I believe there is a time and place for cheap and tacky souvenirs. There is nothing wrong with filling your pockets with magnets and little keepsakes that you just purchased with your last foreign change at the airport. I know many people who like to collect these items and who appreciate if you can add to their collection.
Personally, I prefer buying something more substantial to take home. Usually this will be a piece of art. In the South Pacific I have come to love the handcrafted totems and depictions of gods and goddesses, and my collection now encompasses some sinister yet beautifully crafted figures with feather hats, spears and sculptured coconut leaf skirts.

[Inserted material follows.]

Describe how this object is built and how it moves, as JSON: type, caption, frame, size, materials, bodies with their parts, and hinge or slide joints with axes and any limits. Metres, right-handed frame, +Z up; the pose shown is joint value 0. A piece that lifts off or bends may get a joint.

Not only are they a wonderful addition to my household, they also take me back to the most precious moments I had in that particular location – looking at them is a bit like going on holidays all over again! Plus, if you make a point of buying from local craftspeople you are ensuring that your tourist dollars will go into the right pockets, not into the wholesaler’s coffers in a different country altogether.
In Bali I had the chance of visiting a woodcarver’s workshop where our group was introduced to the delicate art of Balinese woodcraft. As you probably know, the Balinese are champions when it comes to sculpturing and crafting with wood, and I am yet to find a woodcraft item from Bali that I couldn’t help but admire. You will find these elaborate sculptures everywhere around the island, mostly as part of the house design or with an ornamental purpose. While all of Indonesia like to get their hands on woodcarving, the Balinese designs are particularly intricate, elaborate and pretty, with a natural, organic looking finish.
The workshop visit was interesting insofar as we were given a little speech about the different aspects of traditional woodcarving, including the materials used and the processes.
In Bali, for example, they use precious woods such as ebony and mahogany, surprisingly both of which have to be brought onto the island first as they are not native to or are no longer growing in abundance in Bali. If these quite common woods not your thing, there is also the beautiful two-coloured hibiscus tree wood, which comes in two colours: a white area and a grey area which later turns into a more greenish colour with ageing.
This play of colours is random and will give any sculpture a very interesting two-coloured effect. Lastly, crocodile wood is also a popular wood used by Balinese woodcarvers – the name comes from the bark which resembles the skin of a crocodile. Once finished, it has a really nice shine to it which almost resembles ivory.
The process of woodcarving takes around 2 weeks for a statue 20cm in size and up to 9 months for a whole ensemble of almost life-sized dancers. There are no sketches when it comes to traditional woodcarving in Bali – the artist will just start taking off bits and pieces from the block with a small chisel to work it down into ever more intricate shapes and curves. When all the basic work is done the piece is handed over to a person specialised in polishing; in most cases this will be a woman. It is tedious work that requires a lot of patience, but in the end the piece only needs to be finished with some oil to protect it from insects and environmental influences.
I found many different objects at the woodcarver’s workshop, some of them quite surprising. Of course there are panels for the wall, as well as masks and other hanging objects. Lots of Asian themes such as temple dancers, dragons, Buddhas and demons, but also humble fishermen, owls, colourful elephant heads and even Christian angels. I guess whatever can be sold to tourists will also be produced.
Balinese woodcarving make for wonderful, unique souvenirs that you will be proud to take home. There is a very long tradition of this craft in the island (in fact, we drove past so many other types of speciality businesses, all producing handmade objects such as stone vessels, wooden furniture and giant garden statues) and it’s really worthwhile taking a taxi out to one of the traditional workshops rather than buying in the airport souvenir shop.